Urbanistica

Rigenerazione urbana a caccia di strategia: 21 piani in otto anni

Ance: stanziati 5,2 miliardi per programmi con iter complessi. Buia: «Serve un piano nazionale»

di Giorgio Santilli

In otto anni ben 21 piani fra nazionali ed europei, bandi, capitoli di spesa con risorse stanziate per un totale di 5,2 miliardi. Una cifra non trascurabile, che però è stata effettivamente spesa per una quota che non supera il 20 per cento a causa di meccanismi farraginosi e burocratici, iter inutilmente complessi, mancanza di coordinamento fra le varie iniziative. È un'altra delle possibili fotografie della rigenerazione urbana in Italia, scattata ieri dall'Ance, con il presidente Gabriele Buia in audizione alla commissione Ambiente e Territorio del Senato. Fotografia di una frammentazione estrema, desolante, di tante false partenze, di una priorità politica - dichiarata almeno a parole da molti anni - che non riesce a trovare una strategia, una politica stabile e condivisa. Né un interlocutore e un punto di riferimento stabile e visibile, visto che fra le molte cose che vengono rimproverate alla politica è l'assenza - anche questa da molti anni - di una delega specifica per le aree urbane o metropolitane dentro il governo, un ministro o un sottosegretario ad hoc. Non a caso fra le richieste dell'Ance c'è una cabina di regia che governi le politiche urbane.

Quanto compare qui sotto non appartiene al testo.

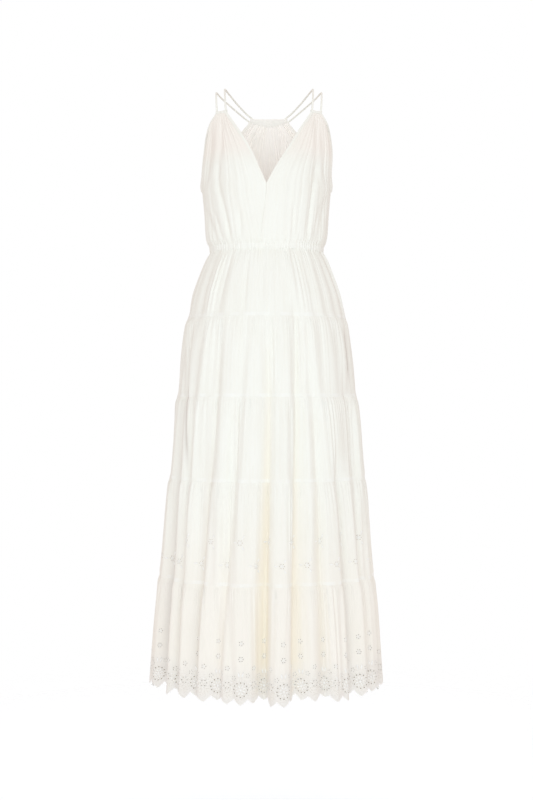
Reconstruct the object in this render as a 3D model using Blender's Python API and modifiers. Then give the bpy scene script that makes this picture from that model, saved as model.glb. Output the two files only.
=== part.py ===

Il caos, anche a distanza di anni, raramente traduce i fondi in bilancio in città più vivibili. Raramente riesce a coinvolgere risorse, energie e progetti privati. Tentativi che risalgono agli anni '80 e '90, con le sigle più strane, i Pru, i Prusst, gli articoli 18, le zone O, i piani città, i due bandi per le periferie. La ricerca dell'Ance si limita a considerare gli ultimi otto anni, dal «piano città» del governo Monti in avanti, ma dà numeri estremamente significativi dell'impasse e della palude: «Molto rumore per nulla, la tragicommedia della rigenerazione urbana in Italia», è la sintesi nel titolo del documento presentato da Buia.L'obiettivo dei costruttori dell'Ance - ma anche di tutta Confindustria considerando le dichiarazioni del presidente Carlo Bonomi e quelle della presidente di Assoimmobiliare Silvia Rovere riportate nell'articolo a fianco - è di avere un piano nazionale per la rigenerazione urbana che possa esprimere una politica unitaria e accedere ai finanziamenti garantiti dal Recovery Plan e dai fondi strutturali Ue 2021-27.

La grande occasione di rimettere in moto le nostre città, farle accelerare, non va sprecata. Per il futuro nuove opportunità arrivano anche dal programma «Qualità dell'abitare» sbloccato proprio in questi giorni dalla ministra alle Infrastrutture, Paola De Micheli, e dal sottosegretario Salvatore Margiotta, con un bando finanziato per ora con 853,8 milioni (ma anche qui le procedure sono estenuanti con la richiesta di finanziamenti da parte dei comuni sulla base di progetti che vengono poi messi in graduatoria sulla base dei criteri scelti). Ma ci sono anche gli 8,5 miliardi stanziati in quindici anni per piccoli appalti comunali destinati al miglioramento del decoro e alla riduzione dei fenomeni di marginalità sociali ma che possono essere anche utilizzati come catalizzatori di progetti urbani più ampi. Poi c'è la grande attesa per il Recovery Plan - che incrocia priorità della rigenerazione urbana come la rivoluzione verde, le infrastrutture per la mobilità e l'equità sociale - ma dove la partenza in Italia è stata disastrosa, all'insegna della «grande confusione»: nella prima fase di raccolta delle proposte da ministeri e amministrazioni territoriali, il comitato interministeriale per gli Affari europei ha raccolto 77 proposte, da 22 diversi centri decisionali per un ammontare di 180 miliardi.